Tuning and Indexing a Database
You’ll get the best performance out of your database if you tune the database application and make proper use of indexes in the database itself. Doing both correctly requires understanding in some detail how the database application works.
As for tuning, this may not be something you have the authority to do, unless you have a VPS or dedicated server. But it is something you should investigate, as the default settings for MySQL are too generic to be optimal for all cases. Working with a hosting company like ServInt that provides excellent customer service (and technical service) will be a tremendous asset in this area. Also, become friends with the MySQL manual (for your version of the database application) to see what options exist and what appropriate values should be. Use lots of benchmarks to confirm that you’re making the correct choices.
Looking at the database itself, performance is impacted greatly by your use of indexes. Simply put, creating the proper indexes for your tables improves the performance of your database (well, for SELECT queries anyway, which are the most important). To start, you should index columns that are:
- The primary key
- Frequently used in WHERE clauses
- Frequently used in ORDER BY clauses
- Frequently used as the basis for a JOIN
You should not index columns that:
- Allow NULL values
- Have a very limited range of values (such as Y/N or 1/0)
The other thing to keep in mind is how the index is defined. For example, if queries might sort by last name, you could index just the first few characters of the last name column. By doing so, you get the performance benefit of treating the column as if it were of fixed-length. You can also create indexes on more than one column at once. For example, you might create an index on the combination of the email address and password (for logging in purposes). If the index was created with the columns named in that order, you would also effectively be creating an index on the email address by itself, which could be beneficial. The same goes for indexing last_name, first_name: that creates an index applicable to ORDER BY last_name, first_name as well as one that applies to just ORDER BY last_name.
To confirm that you’ve got the right indexes for your database, use the EXPLAIN command to verify how well MySQL is using the indexes you’ve created for the queries your site executes.
A second factor for performance is how your columns are defined. Databases (and computers) work with numbers, particularly integers, faster than they do strings, so prefer numeric types whenever possible.
Changing Your Queries and Design
If you want to improve the performance of your database, also take a look at the code that’s using the database. Be absolutely certain to only retrieve (e.g., in PHP) the columns and rows you’ll absolutely use. There’s no point in selecting every column or every row if all of that data won’t be used. Also try to limit uses of:
These are among the most expensive queries you’ll run (in terms of time to process). This brings me to a debate you’ll need to have: normalization versus performance (in much the same way that your code has to strike a middle ground between being optimal and being flexible, discussed in Part 2).

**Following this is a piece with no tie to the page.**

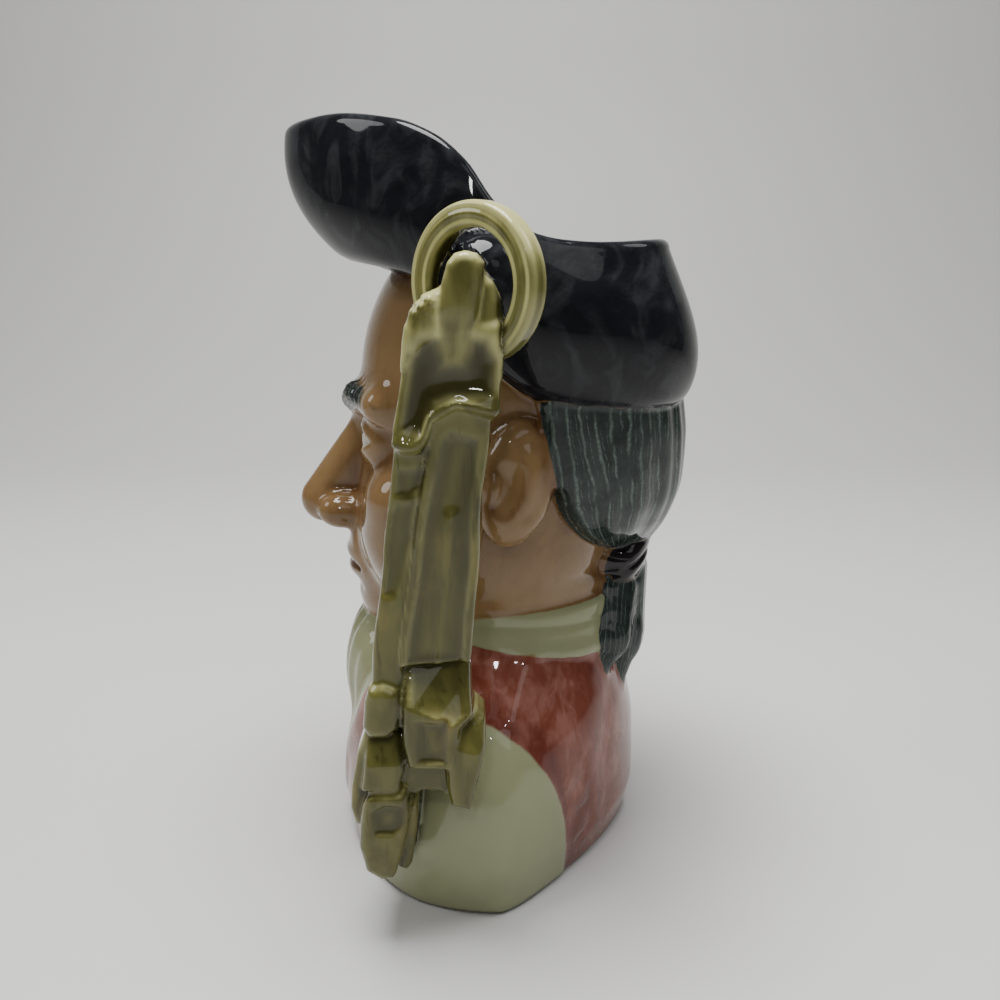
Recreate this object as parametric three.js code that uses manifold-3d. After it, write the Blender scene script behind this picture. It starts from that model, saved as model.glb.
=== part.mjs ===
// A slip-cast character jug: the head and shoulders of a man in an open three-cornered hat, with a
// ring and two old keys for a handle. Millimetres, +Z up. The face looks along -Y, the handle is on
// the figure's left at +X, and the origin is the centre of the flat underside.
import * as THREE from 'three';
import { ParametricGeometry } from 'three/addons/geometries/ParametricGeometry.js';
import { mergeVertices } from 'three/addons/utils/BufferGeometryUtils.js';
import Module from 'manifold-3d';

const wasm = await Module();
wasm.setup();

// ---- Driving dimensions ----

const WALL = 4.6;
const FLOOR = 5.5;
const AXIS_Y = -1;
const BASE_EDGE = 1.4;

// The bust's half width, its reach to the front and the back, and the squareness of its plan.
const BUST = {
    halfWidth: [
        [0, 47], [12, 48.5], [26, 48.5], [36, 47], [44, 43.5], [50, 39], [56, 34.5], [62, 31.5], [74, 30],
    ],
    front: [[0, 41.5], [11, 42.5], [29, 41], [40, 39.5], [47, 38], [52, 36], [58, 32], [66, 27], [74, 25]],
    back: [[0, 35.5], [11, 37.5], [29, 37], [40, 35], [48, 32.5], [56, 31], [74, 30]],
    frontPower: [[0, 2.1], [50, 2], [74, 2]],
    backPower: [[0, 1.35], [20, 1.5], [45, 1.8], [60, 2], [74, 2]],
    top: 74,
};
// The shirt's sleeves dome out of the vest's armholes; the lapels are rolls down the chest.
const SLEEVE = { middle: [-10, 8], reach: [26.5, 38.5], power: 2.2, step: 0.9, dome: 2.8, domeWidth: 17 };
const LAPEL = { path: [[24, -29.5, 50], [17, -35, 34], [7, -40, 21], [4, -41, 9]], width: 3.4, height: 2.6 };
const CRAVAT = { centre: [0, -31, 43], radii: [18, 11.2, 21] };
const NECKBAND = { sideTop: 69, backTop: 68.5, sideFoot: 64, backFoot: 55, proud: 1.1 };

const CRANIUM = { centre: [0, 3, 122], radii: [40, 38.5, 44] };
const JAW = { centre: [0, -4, 86], radii: [36.5, 34, 33] };
const CHEEK = { centre: [20.5, -19.5, 88], radii: [14, 13.5, 16] };
const CHEEKBONE = { centre: [25, -23, 97], radii: [9, 7.5, 6] };
const CHIN = { centre: [0, -25.5, 66], radii: [15, 12.5, 11.5] };
const BROW = { inner: [6, -34.5, 117.5], outer: [25, -28, 118.5], radius: 4.4 };
const SOCKET = { centre: [16.5, -38, 109.5], radii: [10, 6.5, 6.5] };
const EYE = { centre: [16.3, -25.3, 109.5], radii: [8.6, 8.6, 8.6] };
const NOSE = { root: [0, -33, 113], rootRadius: 4, tip: [0, -46.5, 90.5], tipRadius: 6.4 };
const NOSE_WING = { centre: [7.4, -41, 88.8], radii: [4.8, 6.2, 4.6] };
const MUZZLE = { centre: [0, -32.5, 78], radii: [16, 7, 10] };
const UPPER_LIP = { centre: [0, -35.8, 78], radii: [12.5, 5, 2.6] };
const LOWER_LIP = { centre: [0, -35.4, 73.4], radii: [10.5, 5, 3] };
const EAR = { centre: [41, 3.5, 103.5], radii: [5.4, 9, 14.6], lean: 12, flare: 14 };
const EAR_BOWL = { centre: [47.4, 2.2, 104.5], radii: [3.4, 4.6, 7.6] };

// The bag of hair under the hat, gathered at the ribbon.
const HAIR = {
    halfWidth: [[76, 9], [80, 15], [84, 24], [90, 33.5], [97, 39.5], [107, 42.5], [124, 43]],
    back: [[76, 35], [80, 39.5], [84, 42], [90, 44.5], [100, 46.8], [110, 47], [124, 45.5]],
    edge: [[76, 28], [80, 26], [87, 20], [95.5, 15], [107, 11.5], [118, 9.5], [124, 9]],
    middleY: 12,
    power: 2.3,
    foot: 76,
    top: 126,
};
const RIBBON = { centre: [0, 31.6, 76], radii: [16, 8.4, 10.2], slant: 0.5 };
const QUEUE = [
    { from: [3, 32, 72], to: [7, 31, 54], radius: 7.4, toRadius: 7.4 },
    { from: [7, 31, 56], to: [10, 31, 37], radius: 7.2, toRadius: 1 },
    { from: [9, 29.5, 68], to: [16, 28, 57], radius: 6.8, toRadius: 5.6 },
    { from: [16, 28, 58], to: [19, 25.4, 47], radius: 5.6, toRadius: 1.4 },
    { from: [-7, 31, 66], to: [-15, 29, 49], radius: 6.4, toRadius: 2 },
];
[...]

In my books, I always argue for normalizing a database first and foremost. Normalization protects the integrity of your data, which is critical, but it does so at the cost of performance. Normalization often requires complex queries, like JOINs, UNIONs, subqueries, and groupings, to retrieve the information needed. These complex queries are the hardest for the database to execute, and therefore take the most time. For most sites, the extra effort (and the performance hit) is not a problem. But when sites get big, most sites drop the single complex query for multiple, faster queries.
On a less busy site, the act of running a query will be the most time consuming, so one more complex, slower query is better. On a very busy site, especially when you have multiple database servers, individual queries can be executed faster. Therefore, breaking complex queries into smaller, faster queries, is preferred.
The fact is that as sites get bigger, relational databases are used less and less as originally intended (i.e., as relational). The switch that many active sites are making to non-relational (aka NoSQL or non-SQL) databases isn’t so much a change from one database type to another as it is a change from using a relational database in a non-relational manner to using an actual non-relational database.
A similar trick that big sites use to improve performance is to break up what could be single tables into multiple. For example, you might have a users table that stores everything about a user. Each time a user logs in, or any time any query references that table, any extraneous information stored in the table – the user’s address, gender, whether the user likes watermelon or not, or whatever – impacts the performance of that query, even when that information is not referenced by the query itself. The fix in such cases is to put the bare minimum required information in the primary users table (e.g., username, email address, password, user ID, and maybe registration date), and move everything else to another table. Again, multiple queries will be required to retrieve all the information, but multiple smaller queries may execute faster than single larger queries. You’ll also find that all queries will run better if large text and binary columns are moved to their own separate tables. If you implement this approach properly, the first table could have SELECT queries performed using any column (e.g., the email address or the username), but the secondary tables would always use SELECT queries off of foreign keys: the FK related to the PK from the original table.
Finally, the best way to optimize your database and database interactions is to not query the database at all. This can be accomplished by making smart use of caching.
Those are my recommendations for tuning, indexing, and designing a database that can handle “going big”. If you do these things poorly, you’ll need to throw more resources at your database application earlier than you should. But if you do these things well, you’ll be able to handle a fair amount of traffic for quite some time, and only have to switch to more hardware when it’s absolutely necessary (thereby saving you money). If your site really takes off, you’ll have to be prepared to later change the database design to less-relational structure, in order to keep up with more exponential growth. That, though, is a good problem to have.
I hope you’ve enjoyed this series on “going big”, and maybe even learned something new. Most importantly, I hope I’ve been able to clear up some of the misunderstandings about “going big” with a website, and how you should, and shouldn’t, allocate your precious resources to pull that off.